On the old Dell PC, set folder options to "show hidden files and folders" in _Control Panel > Folder Options_.

Now locate the file *outlook.pst* 
On Windows Vista, this is usually located at _C:\Users\<user account name>\AppData\Local\Microsoft\Outlook\outlook.pst_

Copy that file to a removable storage device (eg a USB thumb-drive).

Now install Microsoft Outlook on the new PC.
Set folder options to "show hidden files and folders" in _Control Panel > Folder Options_.
Plug the thumb drive into the new PC.
Find _outlook.pst_ on thumb drive, right-click it & choose "Copy".
Then paste it inside this Outlook folder on the new PC:
_C:\Users\<user account name>\AppData\Local\Microsoft\Outlook_

When the prompt appears, choose the option _"Copy & Replace"_.
This will overwrite the existing _outlook.pst_ file inside the Outlook folder.

Now open the new Outlook email application.
All messages & contacts from the old Outlook should now be visible in the new Outlook.


----------



## nucleuscracker (Jan 8, 2012)

I should have noted that I don't plan on loading outlook onto her new computer. After having a HD crash a few years ago, before the days of backup, I lost all my contacts, email and so forth and haven't used Outlook since. 

As she can check her email on the web as well, I'm looking to have her utilize that method versus Outlook. I'm an iMac person, but with what she uses her computer for, can't justify the cost for a 2nd iMac. 

so I'm guessing the the only option we have is to just transfer her "old" email to the HD of the machine, as there isn't a way to someway make her email "visible" again online? 

thanks again for the help!


----------



## Corday (Mar 3, 2010)

You could Forward them all to herself. Outlook allows multiple selection. Be sure to disable receiving so they don't come back prior to getting out of Outlook. At the website, move to an appropriate folder.


----------



## nucleuscracker (Jan 8, 2012)

Corday said:


> You could Forward them all to herself. Outlook allows multiple selection. Be sure to disable receiving so they don't come back prior to getting out of Outlook. At the website, move to an appropriate folder.

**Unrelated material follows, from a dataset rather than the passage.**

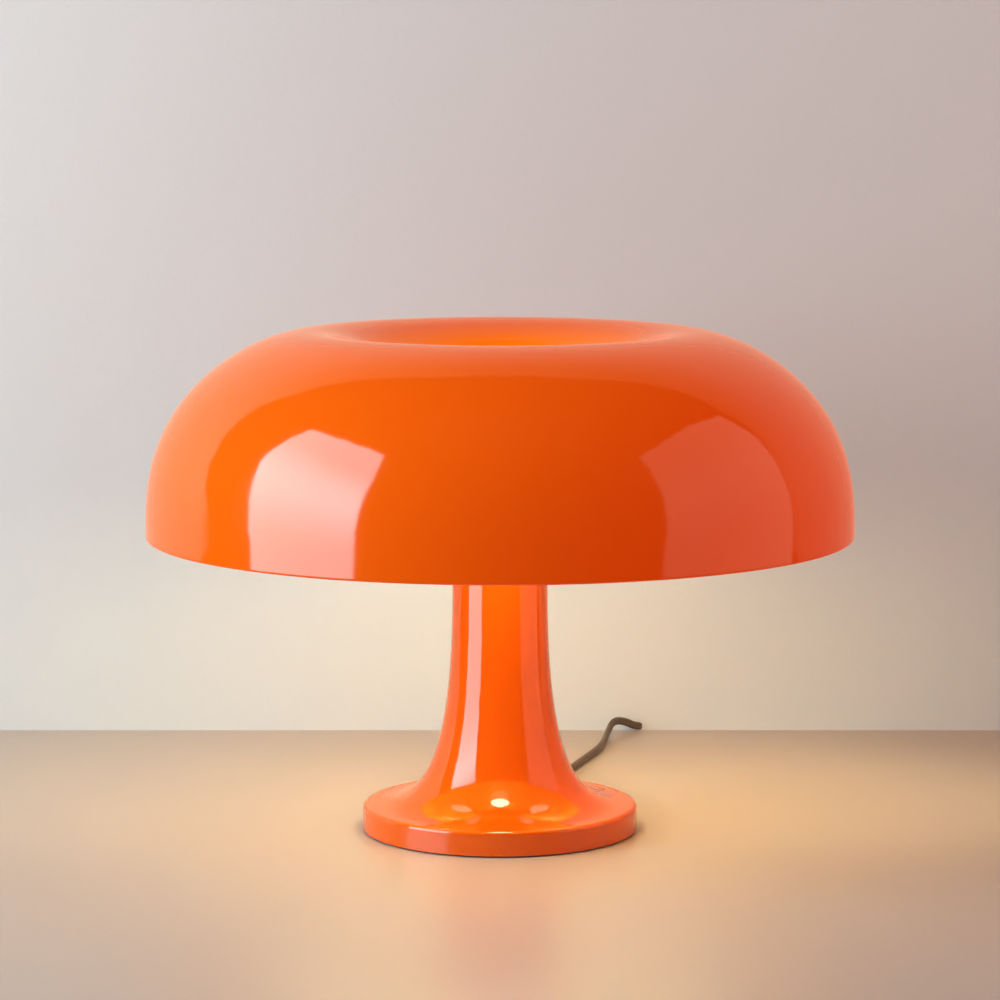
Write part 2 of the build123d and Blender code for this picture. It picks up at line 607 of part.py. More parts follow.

Thanks for the tip Corday, I'll give it a shot!


----------



## nucleuscracker (Jan 8, 2012)

back from a crazy week of work. 

time for an update: 

Receiving has been turned off, so no new email. 
Able to view all new email online
successfully transferred contacts and calendar events to Google.

Current issue:

forwarded all email to herself and viewing it online -but it comes through as a DAT file... any suggestions here? I'd rather not have all her saved emails come through as that... Or is this my only option as we dont have outlook on the new rig? 

thanks again!


----------



## Corday (Mar 3, 2010)

In order to accomplish the fix, you're going to have to delete them form the Web (unless you want duplication). This blog describes how to get rid of the DAT problem: How to Prevent Winmail.dat Attachments from Being Sent in Outlook - About Email


----------



## miss java (Jul 16, 2012)

I was trying to copy the Outlook.pst file from an old computer to a newer used one, both with Outlook 2007. I got an error message when trying to copy the pst file from the old computer onto a flash drive. The problem wasn't that the file was too big; it was something else, but right now I can't remember what. 

In any case, after reading thru various suggestions, I finally succeeded with this insanely simple process: I was able to copy the pst file from its normal location onto the desktop of the old machine. Then I transferred the copy from the desktop onto the flash drive with no problem. 

From there, I just copied the pst file onto the newer computer, overwriting the old pst file already there from an earlier email account. Voila! My theory was that Outlook didn't want to copy its pst file to an external device?? Hope this helps someone out there.


----------